## begin

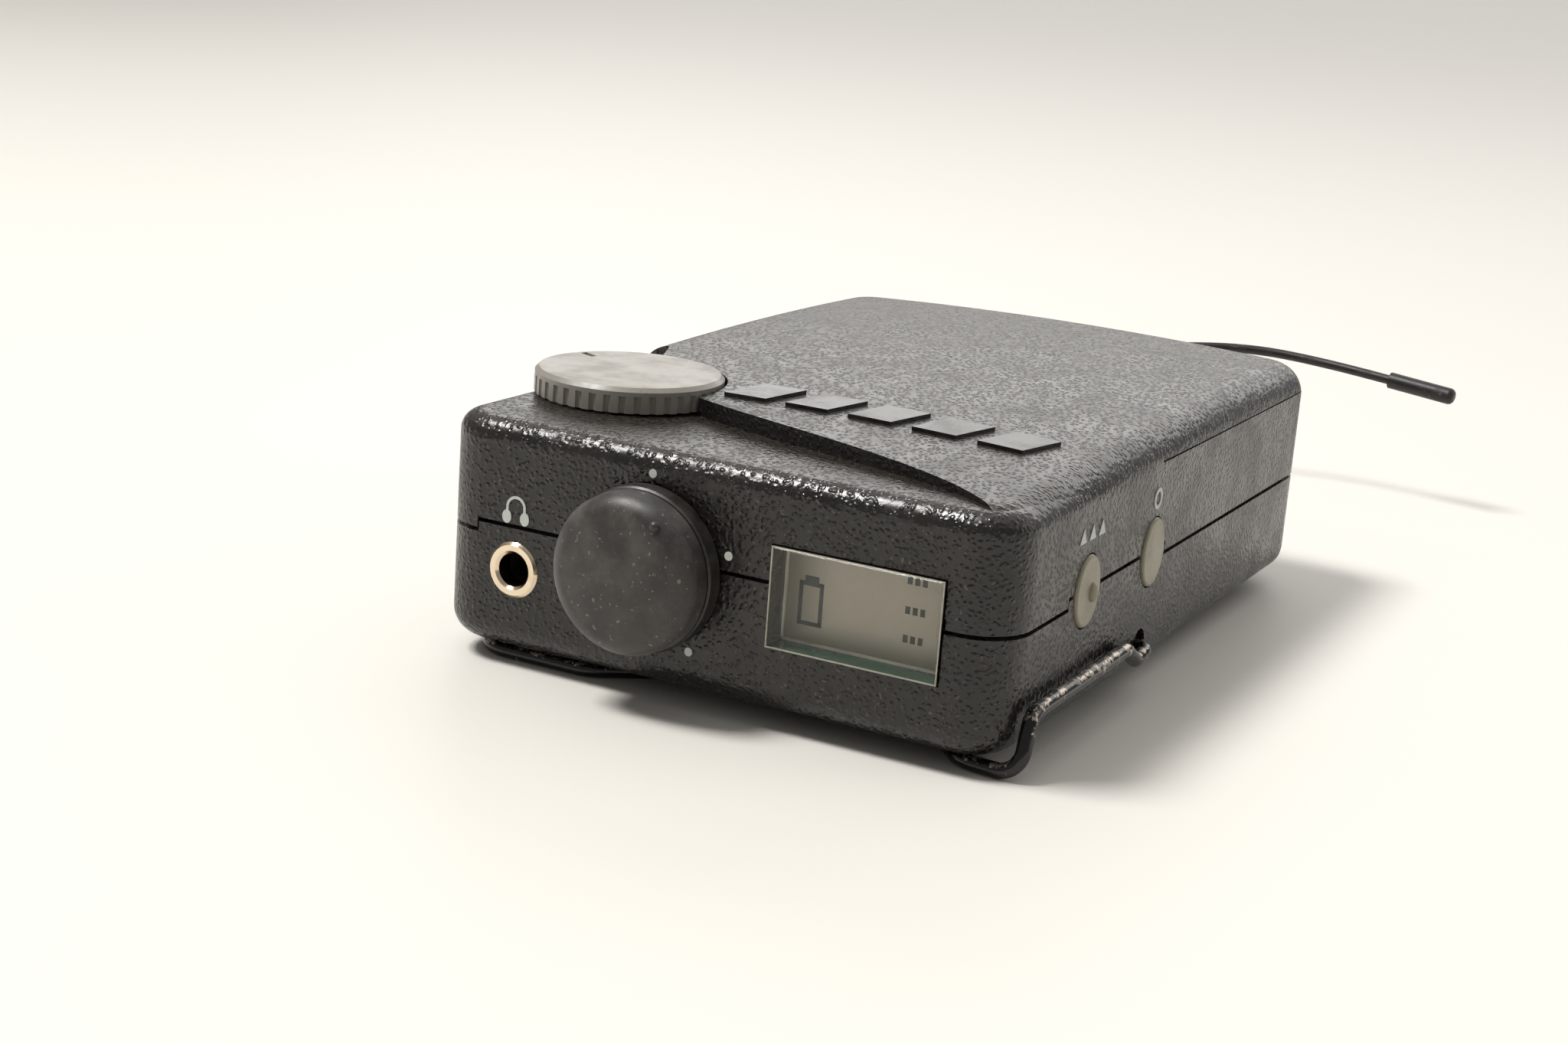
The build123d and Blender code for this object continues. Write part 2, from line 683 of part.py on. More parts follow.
with BuildPart() as switch_bodies:
    for button_depth in button_depths:
        add(block(switch_face - switch_height, front + button_depth - 3, button_z - 3, switch_height, 6, 6))
        with BuildSketch(facing_side(front + button_depth, button_z, side - switch_face)):
            Circle(1.05)
        extrude(amount=-1.4, mode=Mode.SUBTRACT)
switch_bodies.part.label = "switch_bodies"
export_step(switch_bodies.part, "parts/switch_bodies.step")

with BuildPart() as side_board:
    add(
        block(
            switch_face - switch_height - board_thickness,
            front + button_depths[0] - 5,
            board_top,
            board_thickness,
            button_depths[1] - button_depths[0] + 9,
            ceiling - board_top - 3,
        )
    )
side_board.part.label = "side_board"
export_step(side_board.part, "parts/side_board.step")

# Main board with its chips, capacitors and screws
with BuildPart() as main_board:
    board_bottom = base + board_height
    add(block(-board_width / 2, front + 5, board_bottom, board_width, case_length - 10, board_thickness))
main_board.part.label = "main_board"
export_step(main_board.part, "parts/main_board.step")

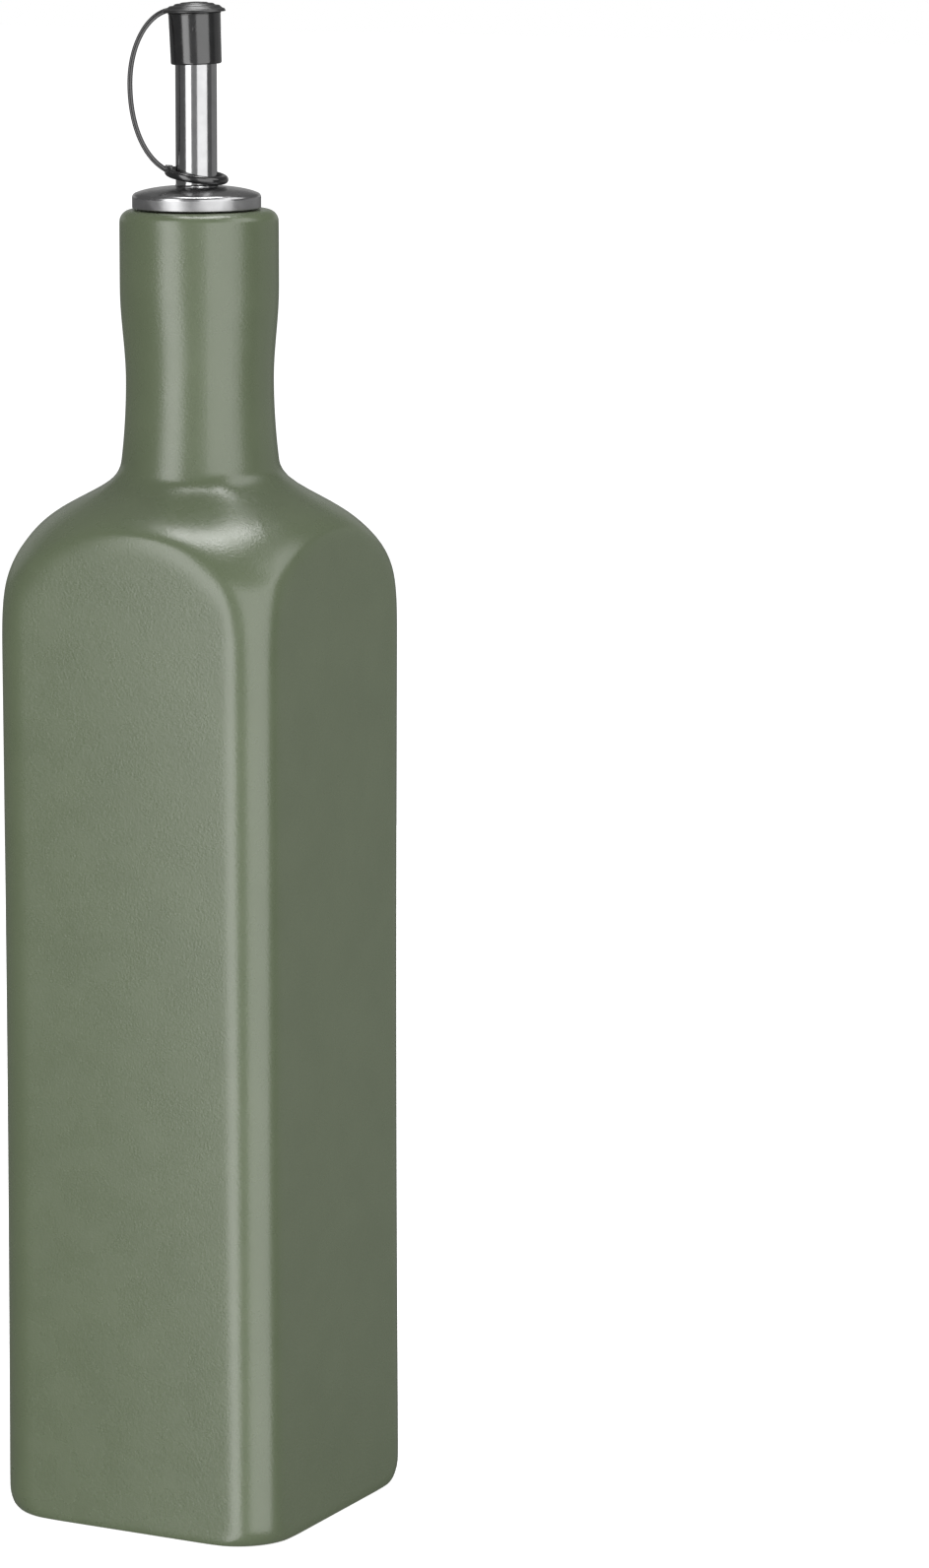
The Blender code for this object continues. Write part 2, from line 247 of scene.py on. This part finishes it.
def pick(piece):
    deselect()
    piece.select_set(True)
    bpy.context.view_layer.objects.active = piece


def apply_modifiers(piece):
    pick(piece)
    for modifier in list(piece.modifiers):
        bpy.ops.object.modifier_apply(modifier=modifier.name)


def edit(piece, select="VERT"):
    """Opens the piece in edit mode with all of it selected."""
    pick(piece)
    bpy.ops.object.mode_set(mode="EDIT")
    bpy.ops.mesh.select_mode(type=select)
    bpy.ops.mesh.select_all(action="SELECT")


def close_up(piece):
    """Merges doubles and turns all faces outwards."""
    edit(piece)
    bpy.ops.mesh.remove_doubles(threshold=MERGE_DISTANCE)
    bpy.ops.mesh.normals_make_consistent(inside=False)
    bpy.ops.object.mode_set(mode="OBJECT")


def shade(piece, angle=40):
    pick(piece)
    bpy.ops.object.shade_smooth_by_angle(angle=math.radians(angle))


def subdivide(piece, levels=1):
    smooth = piece.modifiers.new("fine", "SUBSURF")
    smooth.levels = smooth.render_levels = levels
    apply_modifiers(piece)


def place(piece, matrix):
    """Moves the finished mesh to its place and leaves the object at the origin."""
    piece.data.transform(matrix)
    piece.data.update()


def pourer_place():
    turned = Matrix.Rotation(TETHER_HEADING, 4, "Z")
    turned.translation = turned.to_3x3() @ Vector((POURER_OFFSET, 0, 0))
    return turned


def cap_place():
    pivot = Matrix.Translation((0, 0, CAP_PIVOT_HEIGHT))
    return pourer_place() @ pivot @ Matrix.Rotation(CAP_LEAN, 4, "Y") @ pivot.inverted()


def drawn_line(name, spots):
    """A line through the spots, drawn by extruding one point from each to the next."""
    deselect()
    bpy.ops.mesh.primitive_plane_add(size=MM, location=(0, 0, 0))
    piece = bpy.context.object
    piece.name = piece.data.name = name
    edit(piece)
    bpy.ops.mesh.merge(type="CENTER")
    bpy.ops.transform.translate(value=spots[0])
    for here, there in zip(spots, spots[1:]):
        bpy.ops.mesh.extrude_vertices_move(TRANSFORM_OT_translate={"value": there - here})
    bpy.ops.mesh.select_all(action="SELECT")
    return piece


def turned_piece(name, outline, sides=TURN_SIDES):
    """Spins an outline of (radius, height) points once round the Z axis."""
    piece = drawn_line(name, [Vector((radius, 0, height)) for radius, height in outline])
    bpy.ops.mesh.spin(steps=sides, angle=math.tau, center=(0, 0, 0), axis=(0, 0, 1))
    bpy.ops.object.mode_set(mode="OBJECT")
    close_up(piece)
    return piece


def raised_tube(name, sides, rings):
    """A tube of one metre's radius, raised from a circle by extrusion, with a ring at each whole metre."""
    deselect()
    bpy.ops.mesh.primitive_circle_add(vertices=sides, radius=1, location=(0, 0, 0))
    piece = bpy.context.object
    piece.name = piece.data.name = name
    edit(piece)
    for _ in range(rings - 1):
        bpy.ops.mesh.extrude_region_move(TRANSFORM_OT_translate={"value": (0, 0, 1)})
    bpy.ops.object.mode_set(mode="OBJECT")
    return piece


def fit_tube(piece, sides, point_at):
    """Moves every point of a raised tube to point_at(step round, ring)."""
    for vert in piece.data.vertices:
        turn = math.atan2(vert.co.y, vert.co.x) % math.tau
        step = round(turn / math.tau * sides) % sides
        vert.co = point_at(step, round(vert.co.z))
    piece.data.update()


def close_ends(piece, shrinks):
    """Closes a tube's open ends by extruding each inwards by the steps in shrinks, then to a point."""
    edit(piece, "EDGE")
    for _ in range(2):
        bpy.ops.mesh.select_all(action="DESELECT")
        bpy.ops.mesh.select_non_manifold()
        bpy.ops.object.mode_set(mode="OBJECT")
        chosen = [v for v in piece.data.vertices if v.select]
        if not chosen:
            bpy.ops.object.mode_set(mode="EDIT")
            break
        level = chosen[0].co.z
        for edge in piece.data.edges:
            start = piece.data.vertices[edge.vertices[0]]
            edge.select = edge.select and abs(start.co.z - level) < LEVEL_TOLERANCE
        for vert in piece.data.vertices:
            vert.select = vert.select and abs(vert.co.z - level) < LEVEL_TOLERANCE
        bpy.ops.object.mode_set(mode="EDIT")
        for shrink in shrinks:
            bpy.ops.mesh.extrude_edges_indiv()
            bpy.ops.transform.resize(value=(shrink, shrink, 1))
        bpy.ops.mesh.extrude_edges_indiv()
        bpy.ops.mesh.merge(type="CENTER")
    bpy.ops.object.mode_set(mode="OBJECT")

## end

## Task details:
Your task is to output the full set of records exactly as presented.

## Exercise output:
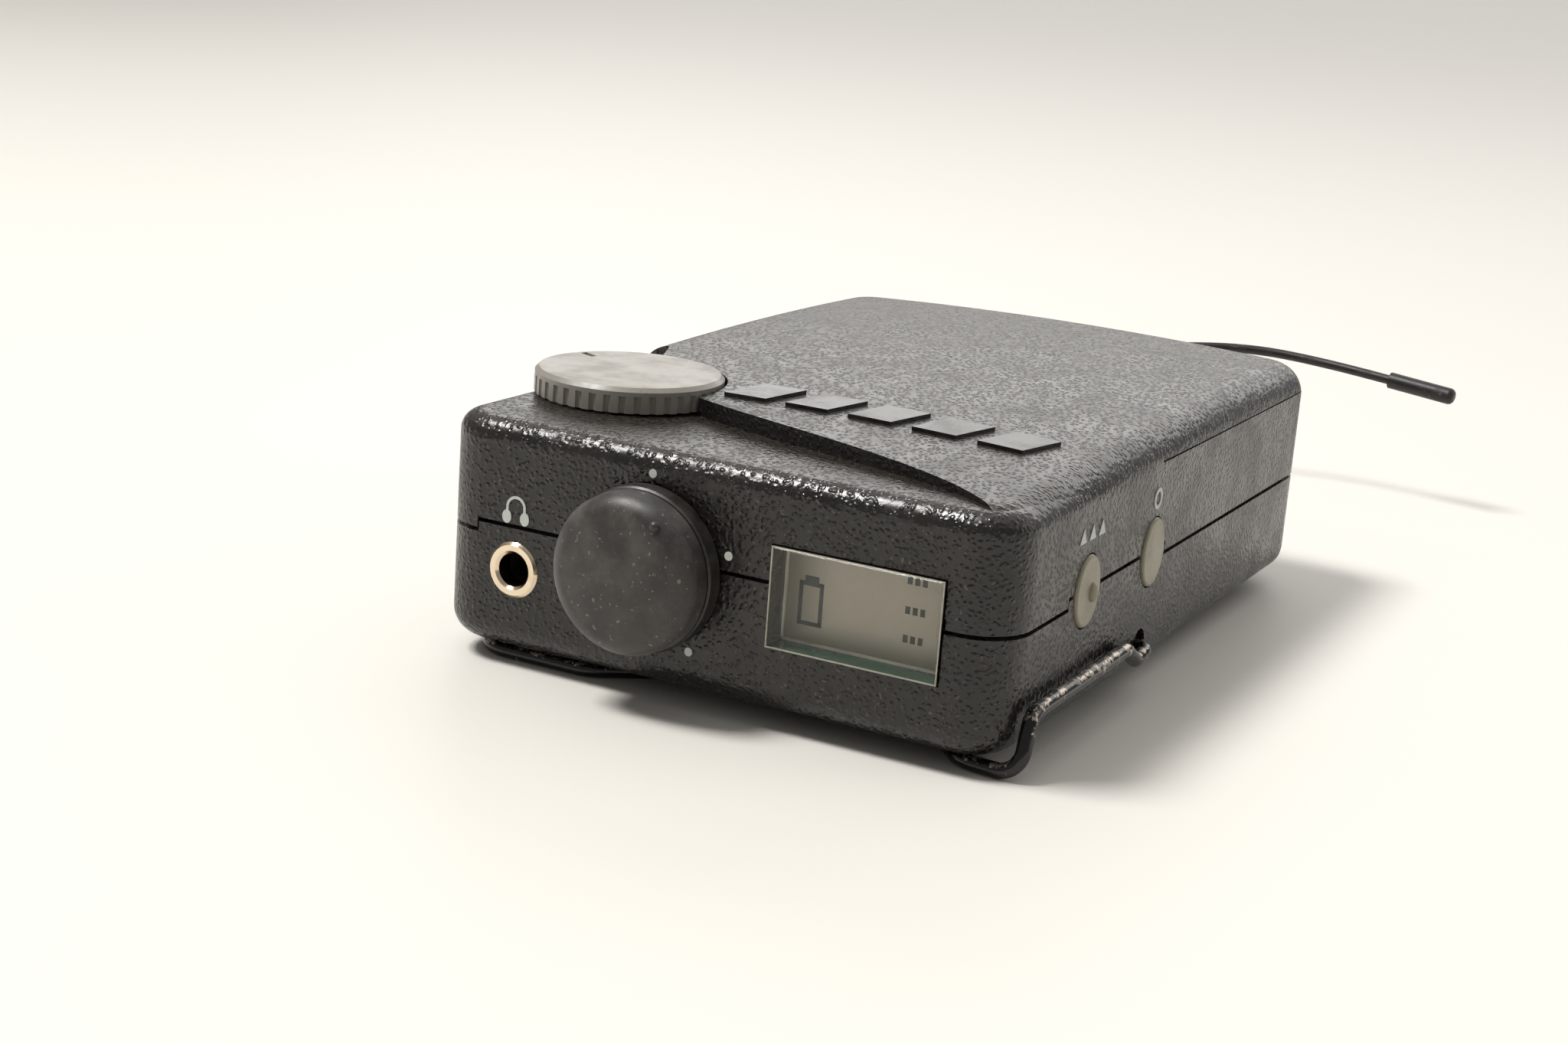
The build123d and Blender code for this object continues. Write part 2, from line 683 of part.py on. More parts follow.
with BuildPart() as switch_bodies:
    for button_depth in button_depths:
        add(block(switch_face - switch_height, front + button_depth - 3, button_z - 3, switch_height, 6, 6))
        with BuildSketch(facing_side(front + button_depth, button_z, side - switch_face)):
            Circle(1.05)
        extrude(amount=-1.4, mode=Mode.SUBTRACT)
switch_bodies.part.label = "switch_bodies"
export_step(switch_bodies.part, "parts/switch_bodies.step")

with BuildPart() as side_board:
    add(
        block(
            switch_face - switch_height - board_thickness,
            front + button_depths[0] - 5,
            board_top,
            board_thickness,
            button_depths[1] - button_depths[0] + 9,
            ceiling - board_top - 3,
        )
    )
side_board.part.label = "side_board"
export_step(side_board.part, "parts/side_board.step")

# Main board with its chips, capacitors and screws
with BuildPart() as main_board:
    board_bottom = base + board_height
    add(block(-board_width / 2, front + 5, board_bottom, board_width, case_length - 10, board_thickness))
main_board.part.label = "main_board"
export_step(main_board.part, "parts/main_board.step")

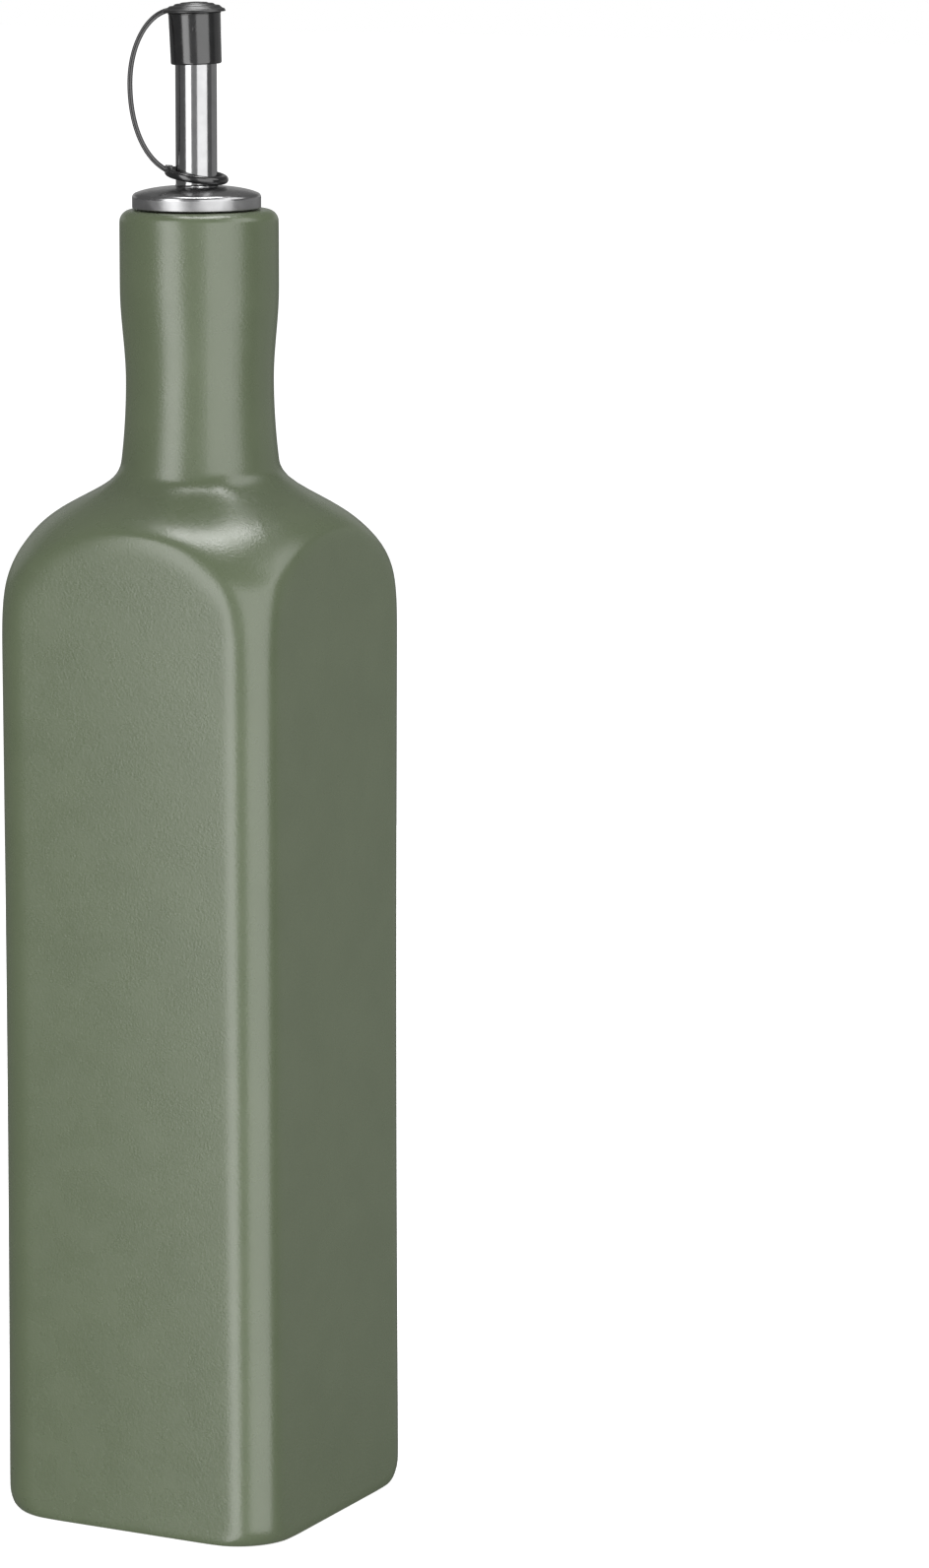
The Blender code for this object continues. Write part 2, from line 247 of scene.py on. This part finishes it.
def pick(piece):
    deselect()
    piece.select_set(True)
    bpy.context.view_layer.objects.active = piece


def apply_modifiers(piece):
    pick(piece)
    for modifier in list(piece.modifiers):
        bpy.ops.object.modifier_apply(modifier=modifier.name)


def edit(piece, select="VERT"):
    """Opens the piece in edit mode with all of it selected."""
    pick(piece)
    bpy.ops.object.mode_set(mode="EDIT")
    bpy.ops.mesh.select_mode(type=select)
    bpy.ops.mesh.select_all(action="SELECT")


def close_up(piece):
    """Merges doubles and turns all faces outwards."""
    edit(piece)
    bpy.ops.mesh.remove_doubles(threshold=MERGE_DISTANCE)
    bpy.ops.mesh.normals_make_consistent(inside=False)
    bpy.ops.object.mode_set(mode="OBJECT")


def shade(piece, angle=40):
    pick(piece)
    bpy.ops.object.shade_smooth_by_angle(angle=math.radians(angle))


def subdivide(piece, levels=1):
    smooth = piece.modifiers.new("fine", "SUBSURF")
    smooth.levels = smooth.render_levels = levels
    apply_modifiers(piece)


def place(piece, matrix):
    """Moves the finished mesh to its place and leaves the object at the origin."""
    piece.data.transform(matrix)
    piece.data.update()


def pourer_place():
    turned = Matrix.Rotation(TETHER_HEADING, 4, "Z")
    turned.translation = turned.to_3x3() @ Vector((POURER_OFFSET, 0, 0))
    return turned


def cap_place():
    pivot = Matrix.Translation((0, 0, CAP_PIVOT_HEIGHT))
    return pourer_place() @ pivot @ Matrix.Rotation(CAP_LEAN, 4, "Y") @ pivot.inverted()


def drawn_line(name, spots):
    """A line through the spots, drawn by extruding one point from each to the next."""
    deselect()
    bpy.ops.mesh.primitive_plane_add(size=MM, location=(0, 0, 0))
    piece = bpy.context.object
    piece.name = piece.data.name = name
    edit(piece)
    bpy.ops.mesh.merge(type="CENTER")
    bpy.ops.transform.translate(value=spots[0])
    for here, there in zip(spots, spots[1:]):
        bpy.ops.mesh.extrude_vertices_move(TRANSFORM_OT_translate={"value": there - here})
    bpy.ops.mesh.select_all(action="SELECT")
    return piece


def turned_piece(name, outline, sides=TURN_SIDES):
    """Spins an outline of (radius, height) points once round the Z axis."""
    piece = drawn_line(name, [Vector((radius, 0, height)) for radius, height in outline])
    bpy.ops.mesh.spin(steps=sides, angle=math.tau, center=(0, 0, 0), axis=(0, 0, 1))
    bpy.ops.object.mode_set(mode="OBJECT")
    close_up(piece)
    return piece


def raised_tube(name, sides, rings):
    """A tube of one metre's radius, raised from a circle by extrusion, with a ring at each whole metre."""
    deselect()
    bpy.ops.mesh.primitive_circle_add(vertices=sides, radius=1, location=(0, 0, 0))
    piece = bpy.context.object
    piece.name = piece.data.name = name
    edit(piece)
    for _ in range(rings - 1):
        bpy.ops.mesh.extrude_region_move(TRANSFORM_OT_translate={"value": (0, 0, 1)})
    bpy.ops.object.mode_set(mode="OBJECT")
    return piece


def fit_tube(piece, sides, point_at):
    """Moves every point of a raised tube to point_at(step round, ring)."""
    for vert in piece.data.vertices:
        turn = math.atan2(vert.co.y, vert.co.x) % math.tau
        step = round(turn / math.tau * sides) % sides
        vert.co = point_at(step, round(vert.co.z))
    piece.data.update()


def close_ends(piece, shrinks):
    """Closes a tube's open ends by extruding each inwards by the steps in shrinks, then to a point."""
    edit(piece, "EDGE")
    for _ in range(2):
        bpy.ops.mesh.select_all(action="DESELECT")
        bpy.ops.mesh.select_non_manifold()
        bpy.ops.object.mode_set(mode="OBJECT")
        chosen = [v for v in piece.data.vertices if v.select]
        if not chosen:
            bpy.ops.object.mode_set(mode="EDIT")
            break
        level = chosen[0].co.z
        for edge in piece.data.edges:
            start = piece.data.vertices[edge.vertices[0]]
            edge.select = edge.select and abs(start.co.z - level) < LEVEL_TOLERANCE
        for vert in piece.data.vertices:
            vert.select = vert.select and abs(vert.co.z - level) < LEVEL_TOLERANCE
        bpy.ops.object.mode_set(mode="EDIT")
        for shrink in shrinks:
            bpy.ops.mesh.extrude_edges_indiv()
            bpy.ops.transform.resize(value=(shrink, shrink, 1))
        bpy.ops.mesh.extrude_edges_indiv()
        bpy.ops.mesh.merge(type="CENTER")
    bpy.ops.object.mode_set(mode="OBJECT")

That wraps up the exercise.